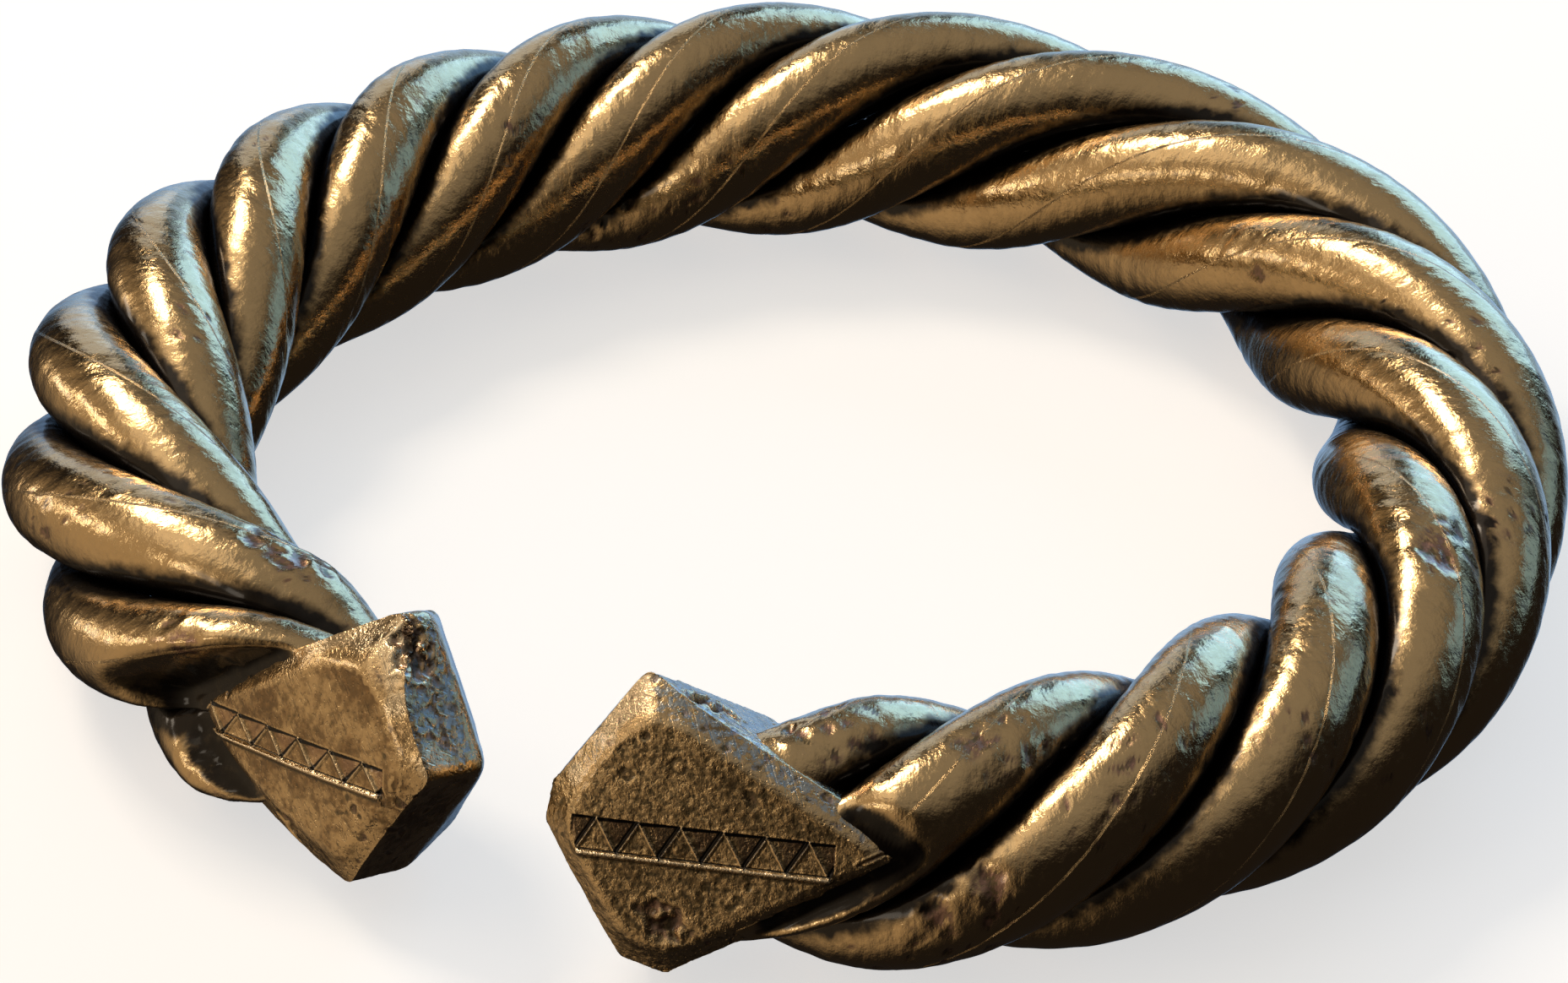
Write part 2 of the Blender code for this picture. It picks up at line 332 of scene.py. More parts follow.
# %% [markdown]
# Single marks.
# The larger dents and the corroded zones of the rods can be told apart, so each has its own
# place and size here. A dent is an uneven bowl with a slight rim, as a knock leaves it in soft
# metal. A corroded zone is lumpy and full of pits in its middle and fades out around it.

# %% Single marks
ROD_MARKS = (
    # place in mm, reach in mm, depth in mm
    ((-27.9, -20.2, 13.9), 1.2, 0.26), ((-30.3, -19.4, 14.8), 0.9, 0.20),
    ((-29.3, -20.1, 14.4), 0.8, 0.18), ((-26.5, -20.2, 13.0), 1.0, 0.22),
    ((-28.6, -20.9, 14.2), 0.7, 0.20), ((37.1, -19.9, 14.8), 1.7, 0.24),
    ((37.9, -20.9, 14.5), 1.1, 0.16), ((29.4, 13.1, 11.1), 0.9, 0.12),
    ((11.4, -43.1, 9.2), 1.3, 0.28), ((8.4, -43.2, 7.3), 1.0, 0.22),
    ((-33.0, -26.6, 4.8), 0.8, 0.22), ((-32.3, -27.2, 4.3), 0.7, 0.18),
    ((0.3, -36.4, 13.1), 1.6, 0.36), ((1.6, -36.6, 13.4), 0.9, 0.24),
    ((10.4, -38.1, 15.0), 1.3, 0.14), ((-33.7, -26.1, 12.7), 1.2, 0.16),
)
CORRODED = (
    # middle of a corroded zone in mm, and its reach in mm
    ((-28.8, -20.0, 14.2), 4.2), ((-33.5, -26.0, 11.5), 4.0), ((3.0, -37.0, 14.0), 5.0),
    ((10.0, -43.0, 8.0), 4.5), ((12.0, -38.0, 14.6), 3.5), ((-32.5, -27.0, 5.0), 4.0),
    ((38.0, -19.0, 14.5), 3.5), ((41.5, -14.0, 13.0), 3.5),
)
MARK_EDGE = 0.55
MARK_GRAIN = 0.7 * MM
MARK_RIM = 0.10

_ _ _

EXERCISE TASK >>
Output all of the data again. Match it exactly.

EXPECTED ANSWER >>
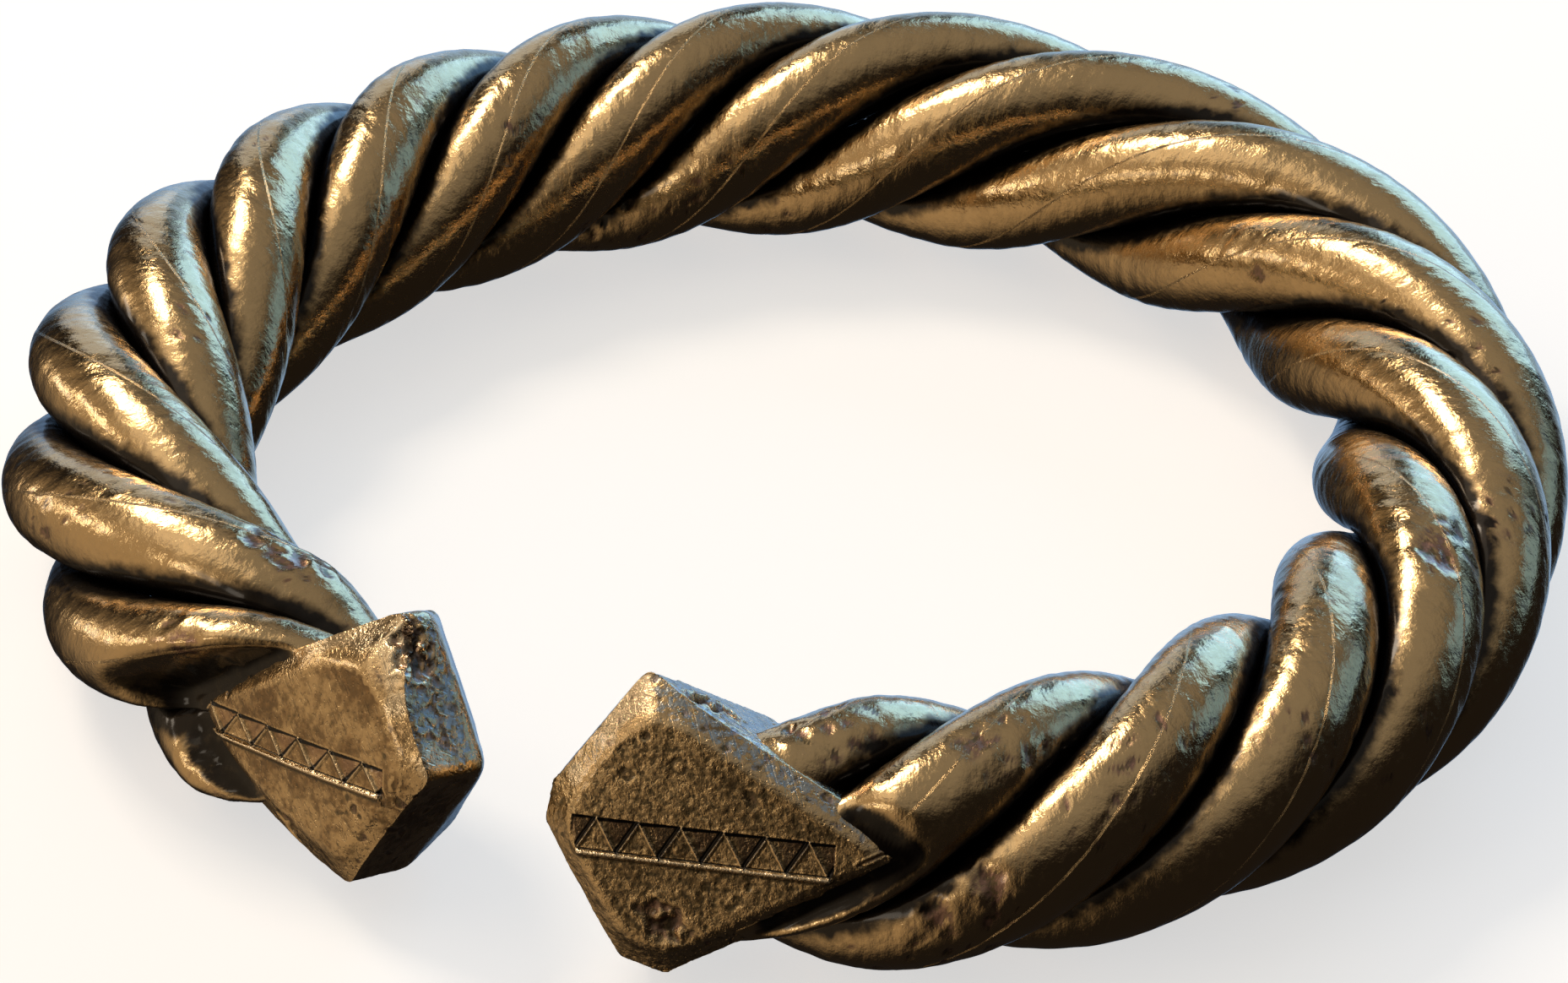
Write part 2 of the Blender code for this picture. It picks up at line 332 of scene.py. More parts follow.
# %% [markdown]
# Single marks.
# The larger dents and the corroded zones of the rods can be told apart, so each has its own
# place and size here. A dent is an uneven bowl with a slight rim, as a knock leaves it in soft
# metal. A corroded zone is lumpy and full of pits in its middle and fades out around it.

# %% Single marks
ROD_MARKS = (
    # place in mm, reach in mm, depth in mm
    ((-27.9, -20.2, 13.9), 1.2, 0.26), ((-30.3, -19.4, 14.8), 0.9, 0.20),
    ((-29.3, -20.1, 14.4), 0.8, 0.18), ((-26.5, -20.2, 13.0), 1.0, 0.22),
    ((-28.6, -20.9, 14.2), 0.7, 0.20), ((37.1, -19.9, 14.8), 1.7, 0.24),
    ((37.9, -20.9, 14.5), 1.1, 0.16), ((29.4, 13.1, 11.1), 0.9, 0.12),
    ((11.4, -43.1, 9.2), 1.3, 0.28), ((8.4, -43.2, 7.3), 1.0, 0.22),
    ((-33.0, -26.6, 4.8), 0.8, 0.22), ((-32.3, -27.2, 4.3), 0.7, 0.18),
    ((0.3, -36.4, 13.1), 1.6, 0.36), ((1.6, -36.6, 13.4), 0.9, 0.24),
    ((10.4, -38.1, 15.0), 1.3, 0.14), ((-33.7, -26.1, 12.7), 1.2, 0.16),
)
CORRODED = (
    # middle of a corroded zone in mm, and its reach in mm
    ((-28.8, -20.0, 14.2), 4.2), ((-33.5, -26.0, 11.5), 4.0), ((3.0, -37.0, 14.0), 5.0),
    ((10.0, -43.0, 8.0), 4.5), ((12.0, -38.0, 14.6), 3.5), ((-32.5, -27.0, 5.0), 4.0),
    ((38.0, -19.0, 14.5), 3.5), ((41.5, -14.0, 13.0), 3.5),
)
MARK_EDGE = 0.55
MARK_GRAIN = 0.7 * MM
MARK_RIM = 0.10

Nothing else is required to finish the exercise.